Pretending to leave home, she hides in a corner. To her surprise, a beautiful woman, Tam, walks out of the fruit. The crone rushes back into her house, tearing apart the remainder of the fruit so the girl stays with her. From then on Tam lives happily with the old lady, like mother and daughter.
The crone owns a small resting stop, and one day the King stops to stay. On seeing some elegantly prepared betel leaves that remind of his former wife, he demands to see who made them. Alas, it is his beloved late Queen, Tam, he becomes overjoyed and has her brought back to the palace to be Queen again.
Cam trembles with fear at the seemingly impossible return of her stepsister but tries to keep it cool, attempting to befriend her instead. But Tam knows better. She acts coy at first, then tricks Cam into jumping in a hole, which she then fill with hot water. Boiled through and through, Cam meets her demise.
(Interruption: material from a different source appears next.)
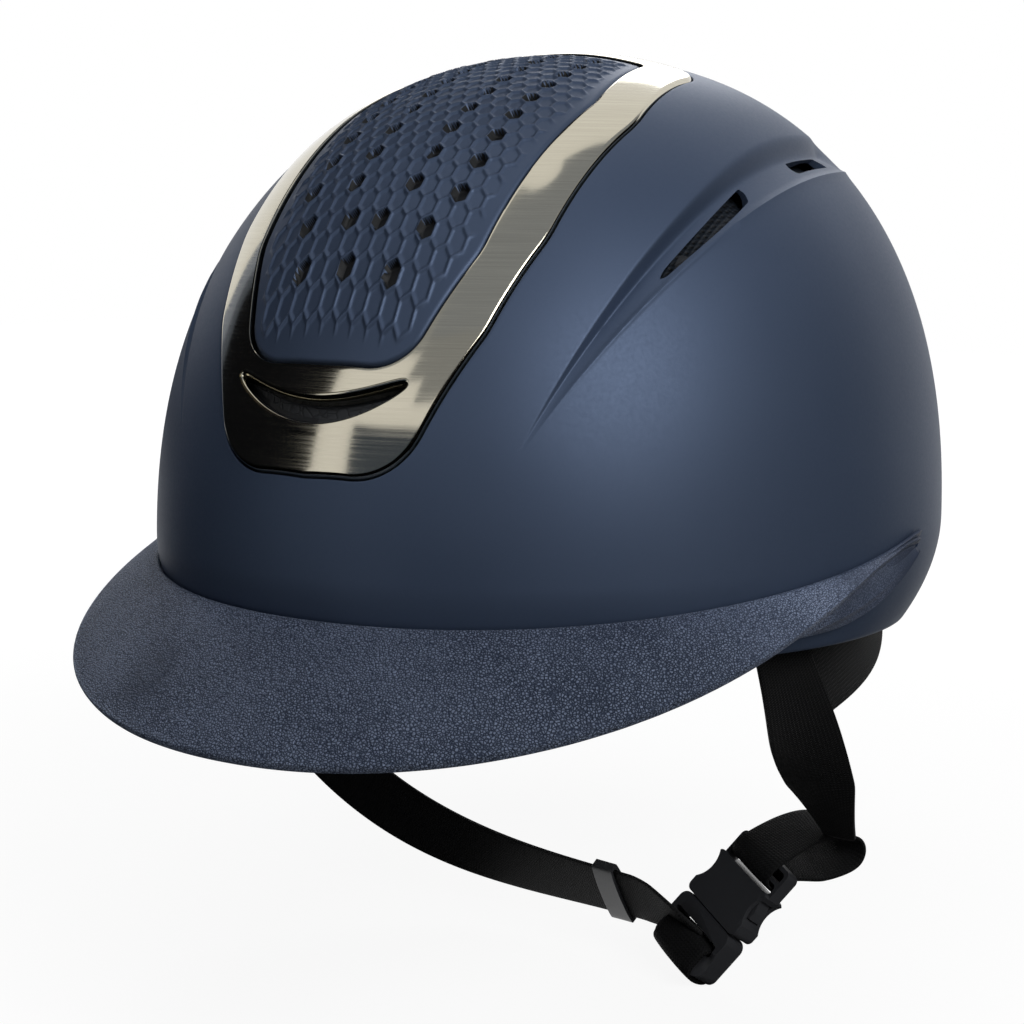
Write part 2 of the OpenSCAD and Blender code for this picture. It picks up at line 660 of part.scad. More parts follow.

But this punishment is still not enough for Tam. She gifted the stepmother fish sauce, but instead of anchovies, it is Cam’s…corpse that is fermented for that distinct umami taste of revenge.
The stepmother accepts the gift, thinking it is from her own daughter. While enjoying a meal with the sauce, a crow flies by, chanting:
“Delicious! The mother is eating her own daughter’s flesh! Is there any left? Give me some. Give me some!”
The woman shoos the crow away, but continues to eat the sauce day by day. Only when the sauce is almost finished does she discovers her daughter’s rotting skull underneath. Realizing that she’s been devouring her own daughter along, she dies in fright.
And that, dear reader, is that–a truly grim fairytale. But what is the moral of this peculiar story? Usually folktales teach us to be kind and nice, and that good things will come. But is real life always that simple? Tam is treated in the most loathsome fashion so many times she cannot maintain her demur nature once she sees the true color of her enemies. Perhaps, it is only fair that she takes the matter into her own hands and lets the punishment fit the crime.